5/6/08

Shit Storm

Today was a real bad day. I was overwhelmingly sad, and that's not my way. My way is to get manic and work, exercise, joke, and let on that I am invincible. The show must go on. I think if I hadn't had such a wonderful last day with my son, if he had been his usual double talking, jive self, I'd be better. I could have just eased into this, like in the past, when I would suspect he was using. I could steel myself those times, because I knew what was coming. This time he walloped me good.

I read some psychological mumbo- jumbo that said I should let myself be sad, acknowledge my hopelessness, and let my everyday obligations slide for awhile. So that's what I did today, but tomorrow I'm going back to pushing my pain deep inside and ignoring my feelings. It has always worked for me the past, so I'm sticking with the tried and true. I could see where this letting myself be sad could get depressing as all hell.

I was too busy at work to start crying. I didn't do that till I got to the dry cleaners.

Tomorrow is the day I go back to believing that my son will quit being a heroin addict soon.

4 thoughts:

pat said...

The one thing we learn when we are parents of addicts is that each day we have with our child and each day we have the opportunity to be happy and well is a gift. You had that when you visited him. No regrets. No second guessing yourself. This is a long road we travel, a painful long road. Try not to stuff your feelings too much because it is not healthy for you in the long run. As uncomfortable as it is you need to feel your emotions so that you can move on. Take care of yourself because you will need the strength when your son is ready to resurface. Sucks, that we have to survive this way. But, survive we do because there are others who count on us. Your son is making his own choices. You have no control over that. You only have control over your own choices. Love him. Pray for him. And remember the same God who watches over you is watching over him. I wish I could give you a hug because you really need one right now.

Misery Marketing said...

Hey BHM, Love the title. Do you ever go to Alanon or Naranon. I dont feel like I fit the stereo typical codapendent alanon being a selfish alcoholic myself but whatever I am, I enjoy it and it helps. It helps to hear how other people deal with having addicted family members. Much love to ya!

TraceyBaby said...

I used to have trouble with the sad songs on the radio, or even in a commercial. That was my crying time. Alanon talks alot about acceptance and I have found that very helpful. Not acceptance meaning it's OKAY that my son is a drug addict but accepting the fact that my son is a drug addict...plain and simple.

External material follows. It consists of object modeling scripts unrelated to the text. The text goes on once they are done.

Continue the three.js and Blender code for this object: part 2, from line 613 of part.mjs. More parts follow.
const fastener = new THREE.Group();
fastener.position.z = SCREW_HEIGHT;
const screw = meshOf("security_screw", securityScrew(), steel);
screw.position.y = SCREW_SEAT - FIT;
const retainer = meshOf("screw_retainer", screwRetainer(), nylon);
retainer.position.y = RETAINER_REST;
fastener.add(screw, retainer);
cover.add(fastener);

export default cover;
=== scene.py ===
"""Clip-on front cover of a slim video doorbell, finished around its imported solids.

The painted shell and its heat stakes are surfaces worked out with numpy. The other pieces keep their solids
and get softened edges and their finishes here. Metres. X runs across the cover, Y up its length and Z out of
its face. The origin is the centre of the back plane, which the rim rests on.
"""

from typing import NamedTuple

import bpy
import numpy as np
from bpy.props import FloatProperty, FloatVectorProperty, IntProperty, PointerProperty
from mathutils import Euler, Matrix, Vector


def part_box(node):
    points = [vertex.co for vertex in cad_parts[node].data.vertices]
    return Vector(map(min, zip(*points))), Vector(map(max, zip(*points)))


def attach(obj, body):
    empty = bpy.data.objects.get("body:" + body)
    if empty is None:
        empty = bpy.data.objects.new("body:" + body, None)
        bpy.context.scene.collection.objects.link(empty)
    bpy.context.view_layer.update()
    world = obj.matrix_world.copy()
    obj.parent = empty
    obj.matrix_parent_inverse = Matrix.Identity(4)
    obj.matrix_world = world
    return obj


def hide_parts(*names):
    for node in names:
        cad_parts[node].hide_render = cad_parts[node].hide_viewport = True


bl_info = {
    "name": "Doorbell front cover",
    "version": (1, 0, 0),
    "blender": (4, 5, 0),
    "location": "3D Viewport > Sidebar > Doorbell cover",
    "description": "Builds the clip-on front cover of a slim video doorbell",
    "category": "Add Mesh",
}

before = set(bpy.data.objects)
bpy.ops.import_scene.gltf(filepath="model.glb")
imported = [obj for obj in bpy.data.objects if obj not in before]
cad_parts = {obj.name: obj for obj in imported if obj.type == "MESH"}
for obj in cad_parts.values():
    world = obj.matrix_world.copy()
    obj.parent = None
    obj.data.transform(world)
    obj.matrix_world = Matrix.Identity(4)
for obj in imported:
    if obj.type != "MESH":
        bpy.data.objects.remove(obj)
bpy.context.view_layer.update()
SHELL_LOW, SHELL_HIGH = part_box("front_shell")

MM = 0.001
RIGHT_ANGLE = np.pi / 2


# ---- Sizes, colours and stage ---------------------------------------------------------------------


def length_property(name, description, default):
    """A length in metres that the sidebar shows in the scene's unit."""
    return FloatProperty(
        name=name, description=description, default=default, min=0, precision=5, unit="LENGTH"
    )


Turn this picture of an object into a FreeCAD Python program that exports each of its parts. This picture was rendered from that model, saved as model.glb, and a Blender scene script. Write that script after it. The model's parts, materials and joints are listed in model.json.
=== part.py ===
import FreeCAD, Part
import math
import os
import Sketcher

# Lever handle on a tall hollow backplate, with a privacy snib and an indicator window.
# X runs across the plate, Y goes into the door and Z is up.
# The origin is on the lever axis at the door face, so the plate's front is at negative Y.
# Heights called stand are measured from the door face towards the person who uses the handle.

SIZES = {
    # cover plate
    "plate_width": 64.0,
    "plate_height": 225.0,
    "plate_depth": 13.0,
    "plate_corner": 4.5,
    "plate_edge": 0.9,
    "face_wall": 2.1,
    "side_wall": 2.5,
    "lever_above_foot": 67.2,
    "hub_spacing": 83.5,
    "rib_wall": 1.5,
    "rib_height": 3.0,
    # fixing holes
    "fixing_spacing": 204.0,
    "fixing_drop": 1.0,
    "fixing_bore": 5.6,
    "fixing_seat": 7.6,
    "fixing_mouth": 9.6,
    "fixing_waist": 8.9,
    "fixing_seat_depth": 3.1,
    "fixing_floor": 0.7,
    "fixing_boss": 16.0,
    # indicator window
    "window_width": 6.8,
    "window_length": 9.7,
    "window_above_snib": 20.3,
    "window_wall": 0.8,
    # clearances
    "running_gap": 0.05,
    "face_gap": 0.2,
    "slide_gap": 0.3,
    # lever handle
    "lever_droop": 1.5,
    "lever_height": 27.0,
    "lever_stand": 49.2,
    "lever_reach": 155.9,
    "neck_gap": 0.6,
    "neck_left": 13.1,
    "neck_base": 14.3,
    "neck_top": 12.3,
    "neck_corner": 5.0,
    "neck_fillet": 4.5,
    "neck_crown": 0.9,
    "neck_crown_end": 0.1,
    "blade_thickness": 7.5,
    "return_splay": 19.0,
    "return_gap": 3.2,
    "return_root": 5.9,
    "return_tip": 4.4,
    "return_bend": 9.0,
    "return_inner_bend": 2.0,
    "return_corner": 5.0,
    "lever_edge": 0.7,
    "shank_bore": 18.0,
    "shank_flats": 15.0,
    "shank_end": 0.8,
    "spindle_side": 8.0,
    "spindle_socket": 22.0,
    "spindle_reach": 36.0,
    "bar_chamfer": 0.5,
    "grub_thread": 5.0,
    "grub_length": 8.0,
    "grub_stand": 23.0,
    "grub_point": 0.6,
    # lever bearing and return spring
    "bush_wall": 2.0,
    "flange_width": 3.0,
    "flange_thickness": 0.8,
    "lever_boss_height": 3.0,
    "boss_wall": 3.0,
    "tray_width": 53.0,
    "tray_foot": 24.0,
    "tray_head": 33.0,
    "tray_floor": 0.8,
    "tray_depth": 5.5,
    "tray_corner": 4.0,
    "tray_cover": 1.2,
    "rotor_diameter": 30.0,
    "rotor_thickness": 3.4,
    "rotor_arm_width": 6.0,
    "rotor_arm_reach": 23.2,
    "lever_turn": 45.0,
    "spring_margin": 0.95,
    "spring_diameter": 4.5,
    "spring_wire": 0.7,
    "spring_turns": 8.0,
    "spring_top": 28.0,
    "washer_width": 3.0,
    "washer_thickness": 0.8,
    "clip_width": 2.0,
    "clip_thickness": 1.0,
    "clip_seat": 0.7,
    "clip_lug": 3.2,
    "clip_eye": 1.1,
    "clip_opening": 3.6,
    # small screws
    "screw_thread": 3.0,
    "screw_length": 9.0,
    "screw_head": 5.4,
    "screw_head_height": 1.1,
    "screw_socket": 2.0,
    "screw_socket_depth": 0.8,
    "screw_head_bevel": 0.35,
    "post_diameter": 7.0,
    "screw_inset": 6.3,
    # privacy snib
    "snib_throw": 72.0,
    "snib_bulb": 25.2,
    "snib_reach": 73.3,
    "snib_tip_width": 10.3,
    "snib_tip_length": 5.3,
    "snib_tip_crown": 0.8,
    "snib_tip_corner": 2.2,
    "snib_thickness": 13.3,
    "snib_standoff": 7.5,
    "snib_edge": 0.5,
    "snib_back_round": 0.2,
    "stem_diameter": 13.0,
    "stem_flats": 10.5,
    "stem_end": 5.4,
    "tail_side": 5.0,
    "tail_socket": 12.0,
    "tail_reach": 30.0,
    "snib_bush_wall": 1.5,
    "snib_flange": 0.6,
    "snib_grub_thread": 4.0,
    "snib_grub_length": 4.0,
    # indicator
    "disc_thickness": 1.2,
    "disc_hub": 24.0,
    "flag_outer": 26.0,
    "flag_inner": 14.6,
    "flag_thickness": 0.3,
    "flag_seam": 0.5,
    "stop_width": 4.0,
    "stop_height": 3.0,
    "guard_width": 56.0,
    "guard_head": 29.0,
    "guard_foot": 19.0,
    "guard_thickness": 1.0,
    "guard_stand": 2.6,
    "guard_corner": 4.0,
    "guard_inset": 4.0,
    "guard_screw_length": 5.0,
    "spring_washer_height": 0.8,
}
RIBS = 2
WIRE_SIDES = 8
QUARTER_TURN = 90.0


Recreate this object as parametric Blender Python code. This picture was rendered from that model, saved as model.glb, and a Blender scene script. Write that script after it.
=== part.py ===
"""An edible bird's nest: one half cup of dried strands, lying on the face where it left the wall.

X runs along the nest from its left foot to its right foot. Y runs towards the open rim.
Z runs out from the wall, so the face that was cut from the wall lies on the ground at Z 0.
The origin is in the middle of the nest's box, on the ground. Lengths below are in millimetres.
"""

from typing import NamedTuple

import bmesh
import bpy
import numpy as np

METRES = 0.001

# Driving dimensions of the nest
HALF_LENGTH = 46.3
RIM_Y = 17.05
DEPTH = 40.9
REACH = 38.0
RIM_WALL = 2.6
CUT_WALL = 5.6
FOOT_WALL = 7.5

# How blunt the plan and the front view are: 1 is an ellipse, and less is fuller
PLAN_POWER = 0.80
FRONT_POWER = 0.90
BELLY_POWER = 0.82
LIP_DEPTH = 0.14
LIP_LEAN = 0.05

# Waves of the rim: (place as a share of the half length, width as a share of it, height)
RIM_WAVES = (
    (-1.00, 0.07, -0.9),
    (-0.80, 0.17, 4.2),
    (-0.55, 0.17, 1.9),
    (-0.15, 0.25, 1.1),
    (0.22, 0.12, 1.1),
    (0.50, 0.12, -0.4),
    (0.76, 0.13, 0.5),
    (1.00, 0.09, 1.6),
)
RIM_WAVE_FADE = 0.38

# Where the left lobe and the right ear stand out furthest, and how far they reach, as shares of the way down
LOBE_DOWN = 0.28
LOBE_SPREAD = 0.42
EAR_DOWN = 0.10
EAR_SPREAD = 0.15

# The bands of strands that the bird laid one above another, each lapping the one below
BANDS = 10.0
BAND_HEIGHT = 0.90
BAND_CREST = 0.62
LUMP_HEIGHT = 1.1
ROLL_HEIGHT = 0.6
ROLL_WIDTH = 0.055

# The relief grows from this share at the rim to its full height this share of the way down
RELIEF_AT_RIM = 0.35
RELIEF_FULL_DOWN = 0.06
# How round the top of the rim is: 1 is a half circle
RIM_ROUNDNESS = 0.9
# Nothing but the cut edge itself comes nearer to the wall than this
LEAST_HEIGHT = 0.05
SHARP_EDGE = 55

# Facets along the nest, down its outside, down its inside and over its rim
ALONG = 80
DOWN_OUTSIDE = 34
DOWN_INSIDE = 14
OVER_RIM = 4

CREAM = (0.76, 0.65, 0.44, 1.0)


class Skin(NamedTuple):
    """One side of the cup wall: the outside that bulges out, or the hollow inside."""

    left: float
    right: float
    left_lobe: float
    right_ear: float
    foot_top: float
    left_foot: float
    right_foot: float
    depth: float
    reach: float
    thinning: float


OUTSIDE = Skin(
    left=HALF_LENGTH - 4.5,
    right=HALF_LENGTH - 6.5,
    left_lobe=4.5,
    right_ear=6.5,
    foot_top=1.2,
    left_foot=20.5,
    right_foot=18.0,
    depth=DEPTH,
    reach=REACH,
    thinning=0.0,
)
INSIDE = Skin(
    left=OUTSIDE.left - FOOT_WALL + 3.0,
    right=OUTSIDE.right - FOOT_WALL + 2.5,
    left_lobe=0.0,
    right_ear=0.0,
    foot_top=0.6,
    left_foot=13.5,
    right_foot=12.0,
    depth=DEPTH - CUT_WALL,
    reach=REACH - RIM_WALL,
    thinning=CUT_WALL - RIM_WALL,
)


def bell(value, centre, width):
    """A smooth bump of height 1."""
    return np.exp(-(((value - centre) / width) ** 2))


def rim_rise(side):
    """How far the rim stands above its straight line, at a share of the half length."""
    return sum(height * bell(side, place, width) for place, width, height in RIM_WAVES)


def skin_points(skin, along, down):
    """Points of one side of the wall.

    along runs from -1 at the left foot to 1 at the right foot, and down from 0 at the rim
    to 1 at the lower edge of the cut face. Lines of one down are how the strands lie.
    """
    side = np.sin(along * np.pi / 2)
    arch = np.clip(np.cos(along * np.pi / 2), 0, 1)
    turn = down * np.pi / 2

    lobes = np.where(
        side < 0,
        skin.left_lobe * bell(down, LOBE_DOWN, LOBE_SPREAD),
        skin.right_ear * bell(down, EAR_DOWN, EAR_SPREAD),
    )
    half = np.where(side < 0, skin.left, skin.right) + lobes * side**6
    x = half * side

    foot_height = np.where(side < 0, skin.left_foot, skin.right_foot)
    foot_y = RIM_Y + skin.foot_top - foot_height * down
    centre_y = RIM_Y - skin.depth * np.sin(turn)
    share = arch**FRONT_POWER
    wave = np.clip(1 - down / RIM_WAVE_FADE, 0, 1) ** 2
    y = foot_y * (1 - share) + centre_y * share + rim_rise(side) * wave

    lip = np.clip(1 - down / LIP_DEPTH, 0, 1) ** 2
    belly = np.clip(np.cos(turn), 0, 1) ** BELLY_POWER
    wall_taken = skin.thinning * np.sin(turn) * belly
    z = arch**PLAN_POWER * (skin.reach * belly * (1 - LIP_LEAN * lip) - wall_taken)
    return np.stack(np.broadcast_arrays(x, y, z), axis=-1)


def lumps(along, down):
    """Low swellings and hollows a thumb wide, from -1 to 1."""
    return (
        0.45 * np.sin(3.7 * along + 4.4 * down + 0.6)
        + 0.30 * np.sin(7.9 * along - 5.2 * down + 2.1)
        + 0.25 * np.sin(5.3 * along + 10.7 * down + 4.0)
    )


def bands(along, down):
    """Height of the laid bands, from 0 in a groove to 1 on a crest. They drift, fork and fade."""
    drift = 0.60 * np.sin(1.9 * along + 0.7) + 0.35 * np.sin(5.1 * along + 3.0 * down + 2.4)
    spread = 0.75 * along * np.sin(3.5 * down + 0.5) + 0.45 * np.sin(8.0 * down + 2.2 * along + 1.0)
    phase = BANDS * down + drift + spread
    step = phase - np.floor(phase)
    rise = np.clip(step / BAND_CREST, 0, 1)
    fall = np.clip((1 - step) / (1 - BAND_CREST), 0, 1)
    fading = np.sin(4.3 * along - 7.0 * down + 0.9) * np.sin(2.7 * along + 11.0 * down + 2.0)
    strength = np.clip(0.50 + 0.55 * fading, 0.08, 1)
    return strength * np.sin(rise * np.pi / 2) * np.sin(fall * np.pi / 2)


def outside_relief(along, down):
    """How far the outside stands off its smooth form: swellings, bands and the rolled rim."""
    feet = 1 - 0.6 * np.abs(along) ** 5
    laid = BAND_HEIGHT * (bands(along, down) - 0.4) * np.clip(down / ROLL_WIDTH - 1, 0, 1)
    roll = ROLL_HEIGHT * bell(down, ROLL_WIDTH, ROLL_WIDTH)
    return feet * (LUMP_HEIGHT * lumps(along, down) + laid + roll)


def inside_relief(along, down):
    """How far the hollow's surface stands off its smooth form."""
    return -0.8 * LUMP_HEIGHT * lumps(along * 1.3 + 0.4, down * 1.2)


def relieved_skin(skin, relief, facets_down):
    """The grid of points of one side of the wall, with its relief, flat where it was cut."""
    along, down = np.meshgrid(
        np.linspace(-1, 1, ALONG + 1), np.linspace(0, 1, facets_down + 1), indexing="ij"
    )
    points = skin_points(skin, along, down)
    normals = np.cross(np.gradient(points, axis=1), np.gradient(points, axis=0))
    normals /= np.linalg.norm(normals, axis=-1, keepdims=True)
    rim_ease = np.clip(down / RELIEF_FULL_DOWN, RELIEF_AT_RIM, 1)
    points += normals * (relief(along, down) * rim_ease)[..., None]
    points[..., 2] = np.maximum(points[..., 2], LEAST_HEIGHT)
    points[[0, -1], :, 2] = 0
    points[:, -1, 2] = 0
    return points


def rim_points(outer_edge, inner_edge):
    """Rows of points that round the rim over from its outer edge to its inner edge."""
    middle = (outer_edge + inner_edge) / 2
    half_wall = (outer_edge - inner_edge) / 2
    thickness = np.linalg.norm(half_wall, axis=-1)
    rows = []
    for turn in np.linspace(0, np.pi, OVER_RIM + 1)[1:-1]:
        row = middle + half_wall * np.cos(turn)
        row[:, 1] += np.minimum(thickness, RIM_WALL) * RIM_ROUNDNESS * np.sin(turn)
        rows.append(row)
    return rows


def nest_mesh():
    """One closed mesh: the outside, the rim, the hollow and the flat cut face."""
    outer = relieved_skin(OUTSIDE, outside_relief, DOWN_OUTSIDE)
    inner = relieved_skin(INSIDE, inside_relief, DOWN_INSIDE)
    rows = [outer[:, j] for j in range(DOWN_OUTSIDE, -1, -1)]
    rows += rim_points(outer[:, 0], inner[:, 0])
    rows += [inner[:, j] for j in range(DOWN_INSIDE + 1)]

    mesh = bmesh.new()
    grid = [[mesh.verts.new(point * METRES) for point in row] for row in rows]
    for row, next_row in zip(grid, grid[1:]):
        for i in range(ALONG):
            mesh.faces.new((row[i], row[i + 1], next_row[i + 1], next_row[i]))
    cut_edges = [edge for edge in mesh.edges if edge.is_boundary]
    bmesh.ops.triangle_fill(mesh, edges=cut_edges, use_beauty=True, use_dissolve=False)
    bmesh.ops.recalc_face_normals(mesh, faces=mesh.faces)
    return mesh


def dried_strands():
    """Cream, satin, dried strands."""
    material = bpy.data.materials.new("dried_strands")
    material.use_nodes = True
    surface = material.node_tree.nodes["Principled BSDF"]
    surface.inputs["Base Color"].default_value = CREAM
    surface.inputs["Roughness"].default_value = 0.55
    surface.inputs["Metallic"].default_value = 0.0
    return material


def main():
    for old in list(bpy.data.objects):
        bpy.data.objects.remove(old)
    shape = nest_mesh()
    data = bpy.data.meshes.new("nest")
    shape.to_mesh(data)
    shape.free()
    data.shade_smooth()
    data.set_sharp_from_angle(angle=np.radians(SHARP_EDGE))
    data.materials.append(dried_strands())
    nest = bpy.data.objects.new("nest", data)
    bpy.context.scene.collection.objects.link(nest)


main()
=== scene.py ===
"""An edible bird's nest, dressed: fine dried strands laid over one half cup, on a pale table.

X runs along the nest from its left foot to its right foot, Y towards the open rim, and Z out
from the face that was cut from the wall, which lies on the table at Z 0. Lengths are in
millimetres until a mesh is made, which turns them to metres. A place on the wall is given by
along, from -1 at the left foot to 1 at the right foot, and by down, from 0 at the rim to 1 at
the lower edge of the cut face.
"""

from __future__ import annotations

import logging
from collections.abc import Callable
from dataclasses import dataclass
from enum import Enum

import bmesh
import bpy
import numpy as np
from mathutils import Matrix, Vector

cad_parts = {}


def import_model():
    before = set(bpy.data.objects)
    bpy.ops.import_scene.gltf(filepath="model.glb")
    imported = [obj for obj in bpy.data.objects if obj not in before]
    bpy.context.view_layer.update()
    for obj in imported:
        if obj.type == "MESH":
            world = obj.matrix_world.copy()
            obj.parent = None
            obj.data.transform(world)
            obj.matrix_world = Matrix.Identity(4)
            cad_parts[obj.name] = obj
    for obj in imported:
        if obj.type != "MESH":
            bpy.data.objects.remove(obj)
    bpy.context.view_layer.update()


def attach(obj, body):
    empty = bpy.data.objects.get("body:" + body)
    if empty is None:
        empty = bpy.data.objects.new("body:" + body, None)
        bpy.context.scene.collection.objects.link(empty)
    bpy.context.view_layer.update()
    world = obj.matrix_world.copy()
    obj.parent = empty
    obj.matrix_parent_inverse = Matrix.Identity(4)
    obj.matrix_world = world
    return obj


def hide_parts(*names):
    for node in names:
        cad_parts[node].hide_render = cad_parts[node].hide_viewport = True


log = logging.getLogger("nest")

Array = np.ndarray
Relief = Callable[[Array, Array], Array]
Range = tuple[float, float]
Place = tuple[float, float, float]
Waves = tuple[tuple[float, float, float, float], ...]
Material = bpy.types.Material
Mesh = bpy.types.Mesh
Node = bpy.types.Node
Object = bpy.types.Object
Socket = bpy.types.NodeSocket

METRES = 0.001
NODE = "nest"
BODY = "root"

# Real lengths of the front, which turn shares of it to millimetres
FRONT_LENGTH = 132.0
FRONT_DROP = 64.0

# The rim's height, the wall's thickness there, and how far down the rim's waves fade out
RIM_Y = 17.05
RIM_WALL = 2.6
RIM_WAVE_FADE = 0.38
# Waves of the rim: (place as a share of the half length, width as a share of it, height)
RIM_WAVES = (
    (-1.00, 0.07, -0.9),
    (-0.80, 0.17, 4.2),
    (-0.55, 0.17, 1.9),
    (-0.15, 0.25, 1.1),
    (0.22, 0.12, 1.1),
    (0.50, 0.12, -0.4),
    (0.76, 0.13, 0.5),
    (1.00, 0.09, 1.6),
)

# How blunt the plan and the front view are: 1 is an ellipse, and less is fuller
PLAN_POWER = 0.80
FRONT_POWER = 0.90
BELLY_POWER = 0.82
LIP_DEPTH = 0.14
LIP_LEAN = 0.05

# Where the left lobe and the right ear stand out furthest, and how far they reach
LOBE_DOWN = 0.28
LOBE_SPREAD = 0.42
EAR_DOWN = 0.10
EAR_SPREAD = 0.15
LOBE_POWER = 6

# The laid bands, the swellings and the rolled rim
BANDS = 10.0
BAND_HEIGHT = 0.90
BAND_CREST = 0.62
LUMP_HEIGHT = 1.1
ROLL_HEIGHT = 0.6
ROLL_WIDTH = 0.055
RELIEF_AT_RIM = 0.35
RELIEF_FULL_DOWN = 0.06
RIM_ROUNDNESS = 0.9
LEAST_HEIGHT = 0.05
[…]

I have a bipolar son and I have accepted that fact. I am not happy about it and I wish to God it wasn't true but I accept the fact that it is.

I am working on acceptance for my drug addicted son. I will get there. It doesn't mean they will be forever, but for now, yes, our sons are drug addicts.

stellaluna said...

My heart goes out to you, and to Andrew. Addiction is such a terrible thing; my daughter called it "my darling and my downfall."

I wish you peace and will hold a good thought for you and your son and the hope he will find his way out of this. Please take care of yourself.